- [PROMPT]: Where does the string "measured" appear? Copy every line of the entries below that holds it.

········

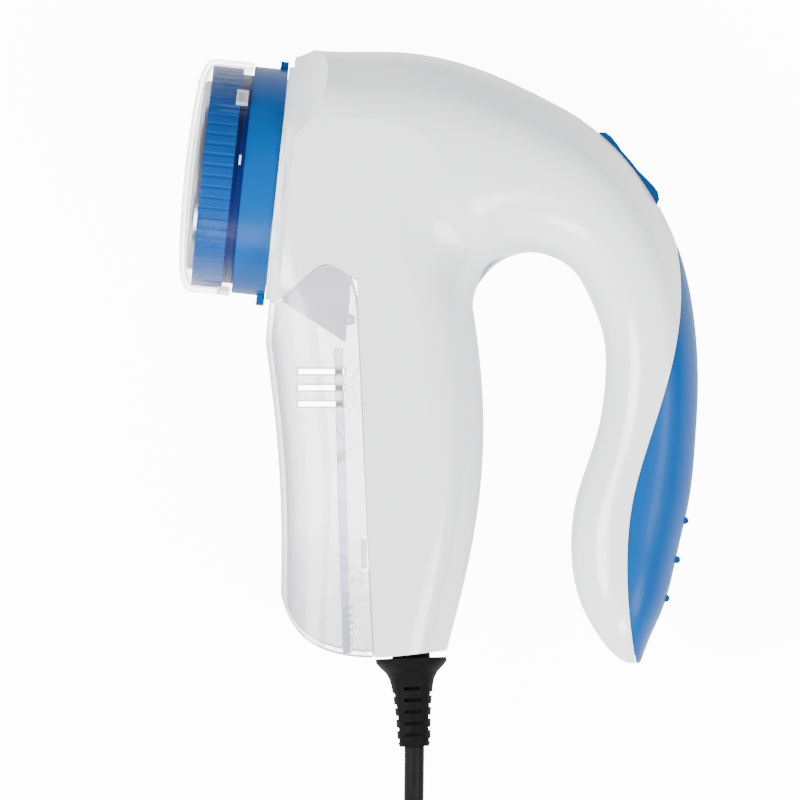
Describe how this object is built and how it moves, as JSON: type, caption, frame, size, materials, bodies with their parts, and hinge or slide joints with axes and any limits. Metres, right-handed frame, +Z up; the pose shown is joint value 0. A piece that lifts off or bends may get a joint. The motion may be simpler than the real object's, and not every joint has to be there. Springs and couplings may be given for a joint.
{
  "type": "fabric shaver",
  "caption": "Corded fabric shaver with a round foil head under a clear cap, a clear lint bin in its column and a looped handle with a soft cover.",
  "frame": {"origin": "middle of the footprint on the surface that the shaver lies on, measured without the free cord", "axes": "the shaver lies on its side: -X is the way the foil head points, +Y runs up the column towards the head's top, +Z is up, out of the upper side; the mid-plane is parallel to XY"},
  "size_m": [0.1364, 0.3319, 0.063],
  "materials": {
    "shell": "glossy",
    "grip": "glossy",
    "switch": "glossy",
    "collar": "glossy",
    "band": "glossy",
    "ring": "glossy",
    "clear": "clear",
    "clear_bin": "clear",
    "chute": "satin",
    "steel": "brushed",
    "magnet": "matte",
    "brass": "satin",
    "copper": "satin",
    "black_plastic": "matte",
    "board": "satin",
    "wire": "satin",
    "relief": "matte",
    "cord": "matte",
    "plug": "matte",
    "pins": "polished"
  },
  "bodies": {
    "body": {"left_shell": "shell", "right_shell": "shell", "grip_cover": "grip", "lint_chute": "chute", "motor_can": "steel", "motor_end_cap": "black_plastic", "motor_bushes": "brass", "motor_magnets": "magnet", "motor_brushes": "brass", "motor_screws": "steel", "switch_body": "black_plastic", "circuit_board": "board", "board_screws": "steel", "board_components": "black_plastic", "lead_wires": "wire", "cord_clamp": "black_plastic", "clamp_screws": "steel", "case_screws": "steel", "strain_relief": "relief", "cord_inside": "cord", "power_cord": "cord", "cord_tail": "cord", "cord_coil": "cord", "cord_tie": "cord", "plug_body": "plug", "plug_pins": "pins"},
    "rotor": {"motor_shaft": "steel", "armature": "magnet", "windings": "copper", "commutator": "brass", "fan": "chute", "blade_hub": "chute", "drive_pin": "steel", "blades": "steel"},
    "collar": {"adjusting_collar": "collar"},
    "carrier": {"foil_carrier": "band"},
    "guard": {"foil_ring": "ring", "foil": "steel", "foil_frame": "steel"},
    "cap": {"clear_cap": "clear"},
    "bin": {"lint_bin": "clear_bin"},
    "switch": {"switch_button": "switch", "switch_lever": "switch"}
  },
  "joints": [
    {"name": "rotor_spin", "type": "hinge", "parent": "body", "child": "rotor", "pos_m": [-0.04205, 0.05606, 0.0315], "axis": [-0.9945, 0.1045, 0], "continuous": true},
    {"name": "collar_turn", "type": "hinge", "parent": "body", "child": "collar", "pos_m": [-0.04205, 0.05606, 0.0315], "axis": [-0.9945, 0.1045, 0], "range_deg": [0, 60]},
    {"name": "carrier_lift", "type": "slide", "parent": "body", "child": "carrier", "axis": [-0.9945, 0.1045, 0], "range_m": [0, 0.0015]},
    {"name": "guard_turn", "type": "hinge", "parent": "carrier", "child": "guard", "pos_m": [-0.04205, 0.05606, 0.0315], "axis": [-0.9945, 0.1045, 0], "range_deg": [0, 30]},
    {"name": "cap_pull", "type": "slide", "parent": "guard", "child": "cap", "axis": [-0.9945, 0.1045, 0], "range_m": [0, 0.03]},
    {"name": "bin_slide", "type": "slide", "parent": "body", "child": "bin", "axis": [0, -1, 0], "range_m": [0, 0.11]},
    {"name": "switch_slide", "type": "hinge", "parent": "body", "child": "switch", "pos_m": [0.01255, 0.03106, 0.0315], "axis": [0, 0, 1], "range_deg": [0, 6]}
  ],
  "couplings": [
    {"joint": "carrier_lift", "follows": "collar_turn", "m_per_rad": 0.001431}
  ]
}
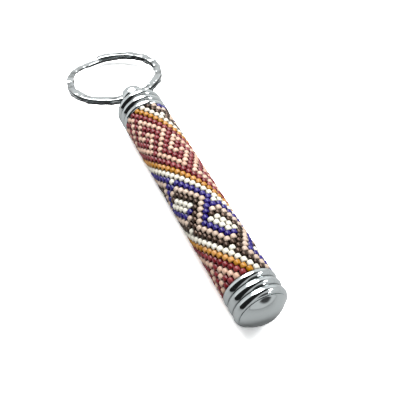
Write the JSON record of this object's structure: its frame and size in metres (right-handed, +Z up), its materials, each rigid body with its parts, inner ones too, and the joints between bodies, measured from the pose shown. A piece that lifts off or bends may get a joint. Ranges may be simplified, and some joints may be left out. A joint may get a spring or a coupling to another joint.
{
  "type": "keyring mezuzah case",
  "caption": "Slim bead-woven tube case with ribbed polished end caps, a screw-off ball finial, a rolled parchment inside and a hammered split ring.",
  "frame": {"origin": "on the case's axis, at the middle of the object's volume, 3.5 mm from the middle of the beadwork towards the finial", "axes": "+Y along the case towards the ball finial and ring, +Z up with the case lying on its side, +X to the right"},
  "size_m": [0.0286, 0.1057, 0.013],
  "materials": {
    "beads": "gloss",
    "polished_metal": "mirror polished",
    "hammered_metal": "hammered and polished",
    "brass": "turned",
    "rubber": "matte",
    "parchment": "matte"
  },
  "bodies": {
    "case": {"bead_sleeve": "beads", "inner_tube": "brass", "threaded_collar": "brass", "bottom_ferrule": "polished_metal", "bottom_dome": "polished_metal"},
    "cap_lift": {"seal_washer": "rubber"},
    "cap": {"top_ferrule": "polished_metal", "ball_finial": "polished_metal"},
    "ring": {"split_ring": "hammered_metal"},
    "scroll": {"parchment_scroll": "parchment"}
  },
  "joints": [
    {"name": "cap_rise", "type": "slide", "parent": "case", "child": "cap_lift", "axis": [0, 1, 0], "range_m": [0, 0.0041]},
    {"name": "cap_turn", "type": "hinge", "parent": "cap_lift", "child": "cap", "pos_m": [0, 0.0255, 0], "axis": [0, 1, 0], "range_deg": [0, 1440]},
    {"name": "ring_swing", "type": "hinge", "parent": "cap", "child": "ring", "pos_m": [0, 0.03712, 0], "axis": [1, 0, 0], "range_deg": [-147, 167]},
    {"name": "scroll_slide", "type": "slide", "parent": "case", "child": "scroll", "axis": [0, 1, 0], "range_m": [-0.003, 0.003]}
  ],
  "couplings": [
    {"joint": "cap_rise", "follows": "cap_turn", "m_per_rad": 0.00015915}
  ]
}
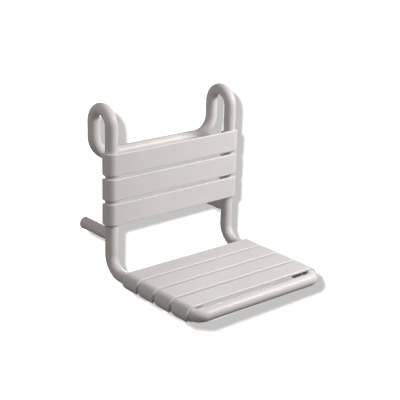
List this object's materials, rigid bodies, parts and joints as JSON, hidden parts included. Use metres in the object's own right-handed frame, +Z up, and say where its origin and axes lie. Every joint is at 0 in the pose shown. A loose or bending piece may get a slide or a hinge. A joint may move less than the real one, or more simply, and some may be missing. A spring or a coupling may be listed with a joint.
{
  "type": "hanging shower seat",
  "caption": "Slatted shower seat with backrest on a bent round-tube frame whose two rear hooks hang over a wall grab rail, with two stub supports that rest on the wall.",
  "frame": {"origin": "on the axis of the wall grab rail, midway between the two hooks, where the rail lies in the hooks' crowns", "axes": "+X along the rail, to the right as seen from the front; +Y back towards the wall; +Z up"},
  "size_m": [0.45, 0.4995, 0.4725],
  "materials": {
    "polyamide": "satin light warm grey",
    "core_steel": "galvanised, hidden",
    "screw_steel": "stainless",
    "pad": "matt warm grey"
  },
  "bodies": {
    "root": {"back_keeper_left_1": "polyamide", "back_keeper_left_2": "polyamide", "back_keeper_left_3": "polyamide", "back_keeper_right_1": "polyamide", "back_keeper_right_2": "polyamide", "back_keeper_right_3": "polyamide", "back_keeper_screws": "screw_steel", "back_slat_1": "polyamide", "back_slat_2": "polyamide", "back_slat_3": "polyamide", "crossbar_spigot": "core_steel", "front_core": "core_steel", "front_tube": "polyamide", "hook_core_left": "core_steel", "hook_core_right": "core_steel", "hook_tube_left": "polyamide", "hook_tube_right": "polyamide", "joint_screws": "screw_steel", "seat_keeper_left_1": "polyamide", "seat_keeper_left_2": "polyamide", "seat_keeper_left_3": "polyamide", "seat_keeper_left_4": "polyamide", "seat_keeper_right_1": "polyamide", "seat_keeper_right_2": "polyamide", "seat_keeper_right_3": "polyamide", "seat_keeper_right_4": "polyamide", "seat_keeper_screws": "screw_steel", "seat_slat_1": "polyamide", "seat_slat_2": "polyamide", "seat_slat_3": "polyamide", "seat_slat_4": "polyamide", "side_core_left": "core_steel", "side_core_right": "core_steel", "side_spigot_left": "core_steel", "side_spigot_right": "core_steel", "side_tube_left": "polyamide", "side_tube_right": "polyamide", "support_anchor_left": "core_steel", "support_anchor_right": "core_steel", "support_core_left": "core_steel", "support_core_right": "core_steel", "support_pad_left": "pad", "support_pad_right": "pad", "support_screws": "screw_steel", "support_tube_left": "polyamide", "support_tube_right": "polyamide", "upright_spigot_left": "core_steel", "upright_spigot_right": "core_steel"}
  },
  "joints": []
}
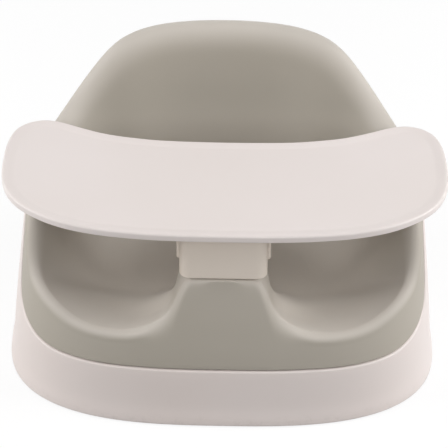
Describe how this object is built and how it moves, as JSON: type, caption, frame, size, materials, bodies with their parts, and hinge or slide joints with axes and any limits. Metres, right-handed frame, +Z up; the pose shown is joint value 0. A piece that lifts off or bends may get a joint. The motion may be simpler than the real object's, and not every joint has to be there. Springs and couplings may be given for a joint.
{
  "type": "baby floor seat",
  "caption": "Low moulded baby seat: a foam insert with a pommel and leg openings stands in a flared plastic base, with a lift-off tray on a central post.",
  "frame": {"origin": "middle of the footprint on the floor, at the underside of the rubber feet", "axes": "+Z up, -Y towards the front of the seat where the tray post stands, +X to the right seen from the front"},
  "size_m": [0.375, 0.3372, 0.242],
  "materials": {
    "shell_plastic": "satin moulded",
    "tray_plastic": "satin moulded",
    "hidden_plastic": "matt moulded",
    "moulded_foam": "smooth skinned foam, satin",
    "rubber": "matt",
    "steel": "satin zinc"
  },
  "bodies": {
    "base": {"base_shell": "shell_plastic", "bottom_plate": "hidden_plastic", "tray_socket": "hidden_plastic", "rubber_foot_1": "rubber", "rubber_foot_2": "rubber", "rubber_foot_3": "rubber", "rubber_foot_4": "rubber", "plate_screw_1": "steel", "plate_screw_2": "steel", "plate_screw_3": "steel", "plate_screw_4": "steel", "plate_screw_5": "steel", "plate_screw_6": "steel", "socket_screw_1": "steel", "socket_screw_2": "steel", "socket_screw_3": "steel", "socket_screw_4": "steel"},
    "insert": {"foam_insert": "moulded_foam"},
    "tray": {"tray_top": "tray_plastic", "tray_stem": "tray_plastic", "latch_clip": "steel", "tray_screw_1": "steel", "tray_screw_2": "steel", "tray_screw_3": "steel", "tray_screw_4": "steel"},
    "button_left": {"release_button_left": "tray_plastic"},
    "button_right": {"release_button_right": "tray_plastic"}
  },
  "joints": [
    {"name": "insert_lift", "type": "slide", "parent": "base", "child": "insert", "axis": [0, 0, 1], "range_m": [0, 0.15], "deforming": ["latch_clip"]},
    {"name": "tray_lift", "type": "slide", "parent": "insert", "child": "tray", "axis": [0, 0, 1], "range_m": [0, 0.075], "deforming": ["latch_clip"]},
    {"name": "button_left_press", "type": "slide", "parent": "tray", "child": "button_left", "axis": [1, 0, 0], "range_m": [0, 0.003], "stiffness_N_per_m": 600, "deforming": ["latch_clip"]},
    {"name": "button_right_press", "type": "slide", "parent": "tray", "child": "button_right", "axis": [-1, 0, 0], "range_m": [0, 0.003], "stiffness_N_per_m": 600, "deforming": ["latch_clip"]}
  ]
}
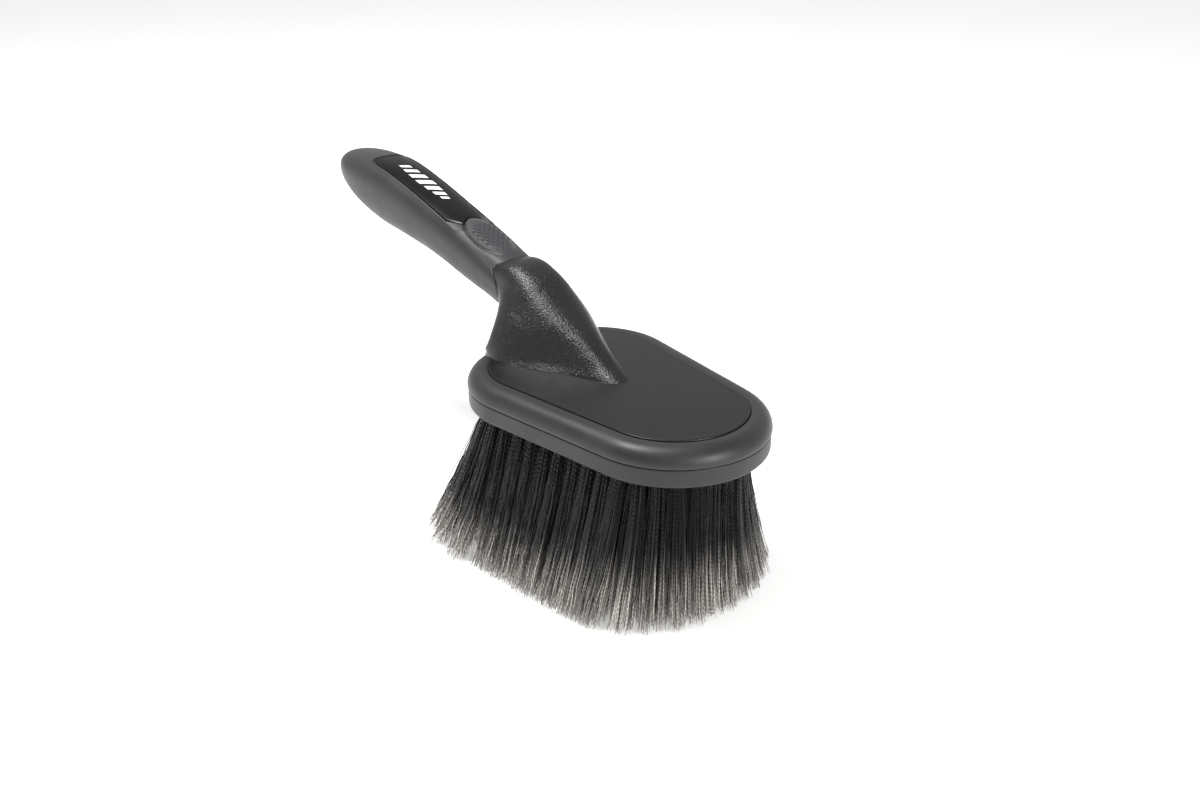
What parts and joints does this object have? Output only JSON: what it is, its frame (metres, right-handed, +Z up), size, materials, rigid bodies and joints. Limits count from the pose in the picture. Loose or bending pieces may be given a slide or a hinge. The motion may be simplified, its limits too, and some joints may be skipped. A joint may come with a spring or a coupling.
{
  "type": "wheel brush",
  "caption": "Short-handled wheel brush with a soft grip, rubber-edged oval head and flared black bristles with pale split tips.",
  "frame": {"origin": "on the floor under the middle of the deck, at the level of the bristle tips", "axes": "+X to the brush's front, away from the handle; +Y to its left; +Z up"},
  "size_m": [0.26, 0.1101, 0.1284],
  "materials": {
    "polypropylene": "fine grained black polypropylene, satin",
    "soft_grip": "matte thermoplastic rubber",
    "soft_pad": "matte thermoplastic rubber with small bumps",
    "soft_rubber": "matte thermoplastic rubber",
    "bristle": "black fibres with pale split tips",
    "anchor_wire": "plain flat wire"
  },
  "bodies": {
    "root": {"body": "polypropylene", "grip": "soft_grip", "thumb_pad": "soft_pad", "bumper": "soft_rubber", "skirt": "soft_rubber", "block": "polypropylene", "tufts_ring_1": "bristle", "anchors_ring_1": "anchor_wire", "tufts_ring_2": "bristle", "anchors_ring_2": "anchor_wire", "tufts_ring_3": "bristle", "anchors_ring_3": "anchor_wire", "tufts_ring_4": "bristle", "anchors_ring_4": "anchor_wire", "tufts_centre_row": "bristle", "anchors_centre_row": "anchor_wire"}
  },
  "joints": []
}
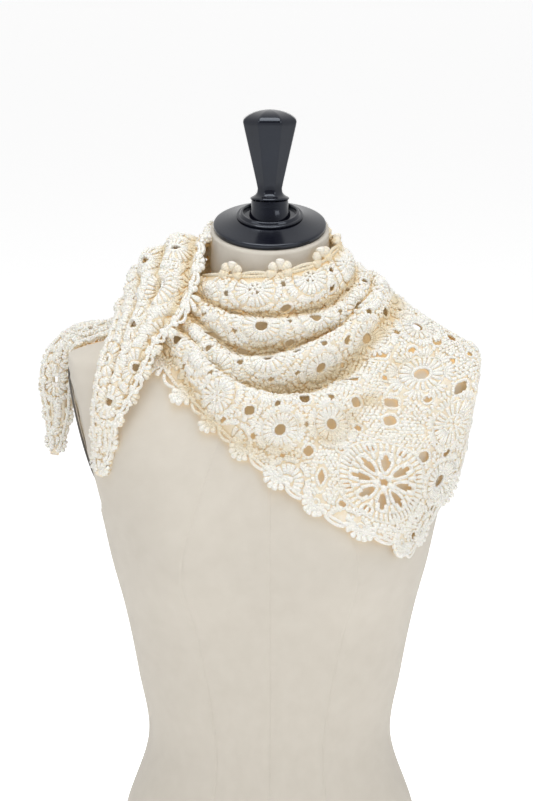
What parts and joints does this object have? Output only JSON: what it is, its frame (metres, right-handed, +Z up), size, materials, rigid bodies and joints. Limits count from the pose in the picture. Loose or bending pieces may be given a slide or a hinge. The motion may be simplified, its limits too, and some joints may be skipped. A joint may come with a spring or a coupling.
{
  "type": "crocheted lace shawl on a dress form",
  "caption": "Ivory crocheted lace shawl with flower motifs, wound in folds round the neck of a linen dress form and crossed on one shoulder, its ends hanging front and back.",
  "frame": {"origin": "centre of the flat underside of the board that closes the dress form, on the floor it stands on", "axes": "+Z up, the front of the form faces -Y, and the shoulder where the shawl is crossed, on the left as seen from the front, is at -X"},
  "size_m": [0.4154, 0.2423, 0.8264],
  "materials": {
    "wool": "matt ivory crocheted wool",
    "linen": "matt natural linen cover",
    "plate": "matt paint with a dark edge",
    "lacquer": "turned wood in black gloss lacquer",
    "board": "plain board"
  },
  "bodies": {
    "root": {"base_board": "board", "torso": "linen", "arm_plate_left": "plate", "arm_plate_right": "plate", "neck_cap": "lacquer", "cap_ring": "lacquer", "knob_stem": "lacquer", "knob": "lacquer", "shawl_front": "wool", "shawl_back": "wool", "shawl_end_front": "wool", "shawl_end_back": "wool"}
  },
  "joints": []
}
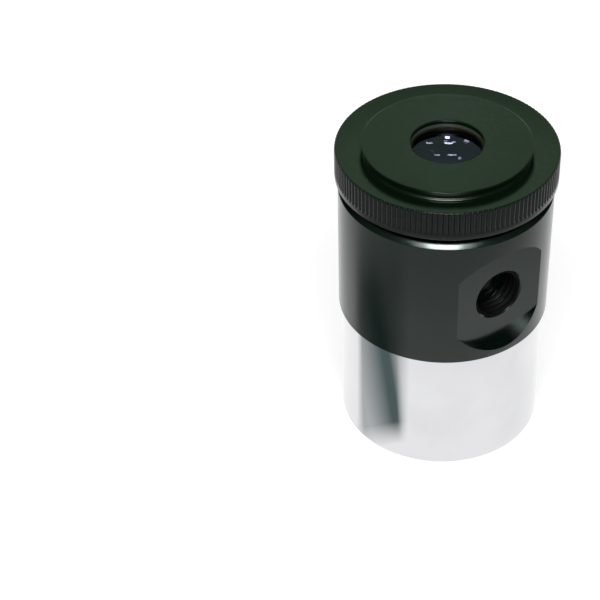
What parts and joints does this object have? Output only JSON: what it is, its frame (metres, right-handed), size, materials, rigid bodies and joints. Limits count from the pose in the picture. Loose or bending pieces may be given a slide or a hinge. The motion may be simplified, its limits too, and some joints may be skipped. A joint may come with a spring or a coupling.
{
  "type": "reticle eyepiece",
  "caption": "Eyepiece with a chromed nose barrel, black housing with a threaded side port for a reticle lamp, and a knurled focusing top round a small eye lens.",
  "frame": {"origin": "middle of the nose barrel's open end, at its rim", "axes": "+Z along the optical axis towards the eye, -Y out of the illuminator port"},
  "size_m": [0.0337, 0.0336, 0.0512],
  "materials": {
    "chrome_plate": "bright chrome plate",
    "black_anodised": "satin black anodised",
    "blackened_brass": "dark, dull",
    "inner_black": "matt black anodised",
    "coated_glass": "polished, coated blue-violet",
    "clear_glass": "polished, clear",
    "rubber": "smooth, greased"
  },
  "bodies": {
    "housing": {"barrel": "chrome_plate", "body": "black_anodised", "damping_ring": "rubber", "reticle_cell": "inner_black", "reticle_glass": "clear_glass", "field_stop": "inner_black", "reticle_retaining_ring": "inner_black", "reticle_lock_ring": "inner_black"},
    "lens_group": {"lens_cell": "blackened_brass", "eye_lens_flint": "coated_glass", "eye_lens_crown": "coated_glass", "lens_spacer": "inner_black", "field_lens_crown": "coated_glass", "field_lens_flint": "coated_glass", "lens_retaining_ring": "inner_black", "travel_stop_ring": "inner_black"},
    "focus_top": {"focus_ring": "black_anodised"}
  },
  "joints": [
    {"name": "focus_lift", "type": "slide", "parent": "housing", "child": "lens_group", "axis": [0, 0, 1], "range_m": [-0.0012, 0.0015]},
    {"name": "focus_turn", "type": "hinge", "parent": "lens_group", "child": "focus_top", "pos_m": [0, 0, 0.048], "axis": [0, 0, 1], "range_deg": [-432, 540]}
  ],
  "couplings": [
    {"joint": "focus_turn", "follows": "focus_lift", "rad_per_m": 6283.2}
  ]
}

········

- [ANSWER BELOW]:
  "frame": {"origin": "middle of the footprint on the surface that the shaver lies on, measured without the free cord", "axes": "the shaver lies on its side: -X is the way the foil head points, +Y runs up the column towards the head's top, +Z is up, out of the upper side; the mid-plane is parallel to XY"},
Write the JSON record of this object's structure: its frame and size in metres (right-handed, +Z up), its materials, each rigid body with its parts, inner ones too, and the joints between bodies, measured from the pose shown. A piece that lifts off or bends may get a joint. Ranges may be simplified, and some joints may be left out. A joint may get a spring or a coupling to another joint.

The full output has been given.